İlk gençlik yıllarından itibaren hastalık derecesinde okumaya meraklı biri olarak, okuduğum her kitaba, her güzel yazıya kısa notlar düşmeyi ihmal etmem…
Dün gece, yıllar önce okuduğum Nurettin Topçu’nun “Yarınki Türkiye”sini elime aldığımda, kitabın girişine yazdığım şu not gözüme ilişti.
“Bizim için Yarınki Türkiye, yorulmadan yürüdüğümüz yoldur. Bizden öncekilerin Büyük Türkiye, Milliyetçi Türkiye, Kızılelma dedikleri, insanlığa yaşanılabilir bir düzen vadeden TURAN’dır.”

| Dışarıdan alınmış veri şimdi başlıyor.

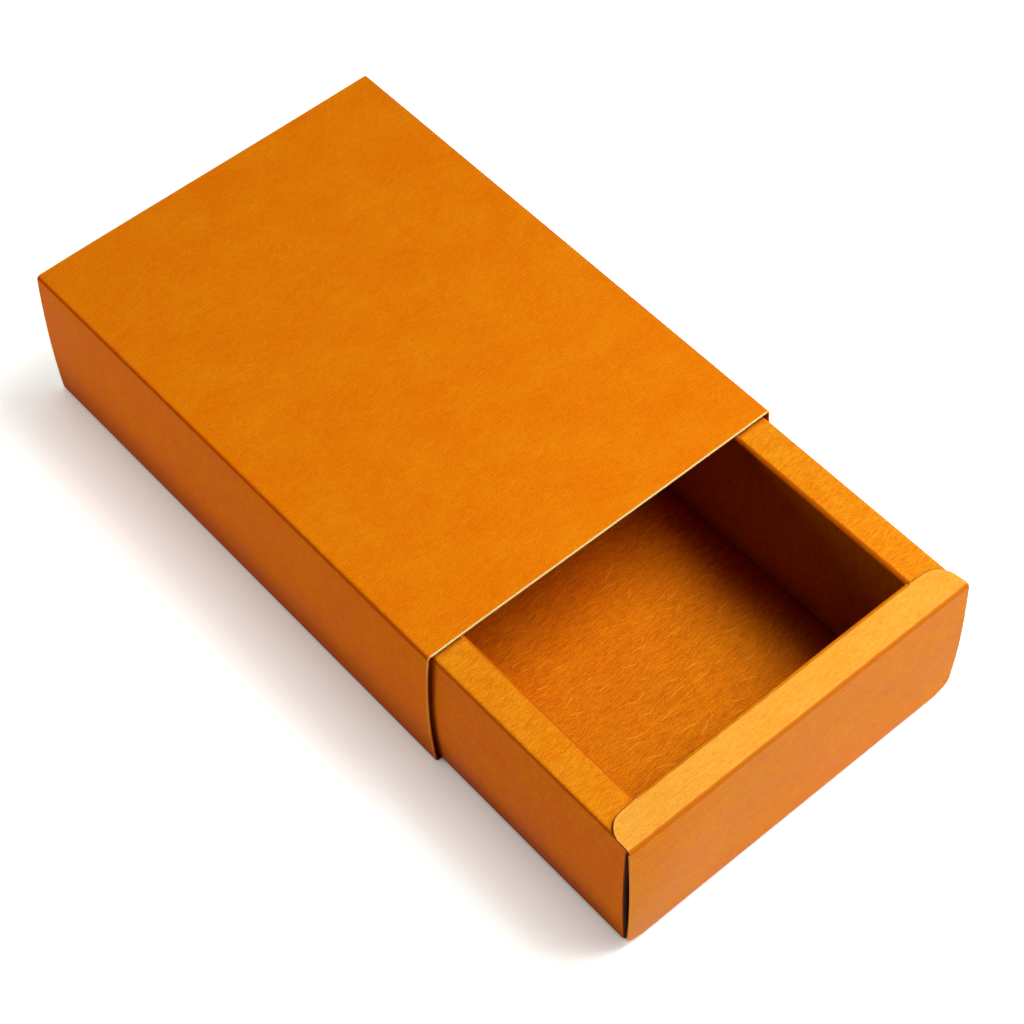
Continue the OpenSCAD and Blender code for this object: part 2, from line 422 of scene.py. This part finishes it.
def distance_to(rim, uv, places):
    """Distance in the flat cut from each place to the nearest cut edge."""
    least = np.full(len(places), np.inf)
    for i, j, _, joint in rim:
        if joint:
            continue
        p, d = uv[i], uv[j] - uv[i]
        share = np.clip((places - p) @ d / max(d @ d, 1e-12), 0, 1)
        least = np.minimum(least, np.linalg.norm(places - p - share[:, None] * d, axis=1))
    return least


# ---- Materials ----

def srgb(r, g, b):
    """A colour as linear light, from its 0 to 255 values."""
    return [*((c / 255 / 12.92) if c <= 10 else ((c / 255 + 0.055) / 1.055) ** 2.4 for c in (r, g, b)), 1.0]


class Nodes:
    """The nodes of a material or world, with short ways of adding more."""

    def __init__(self, owner):
        owner.use_nodes = True
        self.tree = owner.node_tree
        self.tree.nodes.clear()

    def add(self, kind, inputs=None, **settings):
        node = self.tree.nodes.new(kind)
        for key, value in settings.items():
            setattr(node, key, value)
        for key, value in (inputs or {}).items():
            self.put(node.inputs[key], value)
        return node

    def put(self, socket, value):
        if isinstance(value, bpy.types.NodeSocket):
            self.tree.links.new(value, socket)
        else:
            socket.default_value = value

    def math(self, kind, *values, clamp=False):
        node = self.add("ShaderNodeMath", operation=kind, use_clamp=clamp)
        for socket, value in zip(node.inputs, values):
            self.put(socket, value)
        return node.outputs[0]

    def ramp(self, value, low, high, out_low=0.0, out_high=1.0):
        return self.add("ShaderNodeMapRange", {
            "Value": value, "From Min": low, "From Max": high, "To Min": out_low, "To Max": out_high,
        }).outputs["Result"]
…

Kim bilir hangi umutlarla yazmıştım bu cümleyi?
Milliyetçiliği ayaklar altına aldığını söyleyen siyasi argümanların, ruhsuz kitleler tarafından ayakta alkışlandığı bir zamanda, etnik bölücülüğün baş üstünde gezdirildiği bir Türkiye’de, aksiyonu sıfırlanmış beyinler, reaksiyon olarak sadece bölünmemeyi gündeminde tutarsa, elbette Alem’e Nizam yerine Anadolu’ya hapsolmuş bir ideoloji kalır elimizde.
Büyük düşünmek gerekiyor. Günlük siyasi mülahazaların üstünde düşünmek gerekiyor. Sığ siyasetçilerin basiretsizliklerini ve milletin bünyesinde açtığı yaraları kapamak için ortaya attığı günlük gündemi yadsımadan ama o gündemde boğulmadan hareket etmek gerekiyor.
Bir aksiyonun temsilcisi olarak Türk Milliyetçileri; bölücü baykuş seslerine inat, Van gölü kenarında Sultan Alparslan’a selam etmeli, “Şanlı” Urfa’nın havasını tenefüs etmeli, “Gazi” ünvanıyla namlı Antep’te Şahin Bey’i anmalı, Türk mührünün ölmez eserleri ile bezeli Diyarbakır’ı sahiplenmeli, vatanın, bölücü/paralelcilere terk edilmediğini gösterme adına, gidilmedik il, çalınmadık kapı, fethedilmedik gönül bırakmamalı…
Anadolu’da gönüllerin fethini tamamlamadan, Türk Birliğini hayalin ötesine taşıyamayız.
Sığ siyasetin dar çerçevesine asılı kalmış,
Ölümü görüp sıtmaya razı olmuş,
Batıl kaderciliğe ve toplum mühendislerinin ruhlara kazıdığı sahte ehven-i şerciliğe kanmış,
Umudu yerlerde sürünen milletin, gönlüne girmeliyiz.
Gönüllere girmeli, gönülleri tutuşturmalı, alev olmalıyız.
Yürümeliyiz…
Edirne’de vatanın sınırlarının nereden nereye çekildiğini görerek, Tuna’nın uğultusuna kulak vererek ve Selimiye’nin fısıldayışını duyarak yürümeli…
Kars’ta, Anadolu’ya hapsoluşa burkulurken yürek, Hazar’ın dalga dalga “Gel” deyişini duyarak yürümeli…
Yürümeli, ruhumuza binlerce yıl bengisu olan Kültigin’in emantinin öksüzlüğünü gidermeye yürümeliyiz…
Aksiyon bu’dur.
Hareketin gereği bu’dur.
Yüreği vatan aşkıyla yanan, özü yurt sevgisiyle dolu olanlar için; büyük düşünmek ve cesaretle hareket bu’dur.
Büyük düşünmektir TURAN. Büyük sevmektir.
Büyük bir emektir TURAN
ve Allah’ın adını yer yüzüne hakim kılmayı farz bilmektir,
Türk olmanın şuuruna ermektir TURAN.
“İlle de Turan” diyorsanız, Turan’a gidenlere fırsat vermeli, gönüllerin tutuşmasına destek olmalısınız. Durmak bilmeden, memleketin halini millete anlatma derdiyle dertlenerek “ İlle de Turan” diyen “Turan Adamlar’a selam olsun.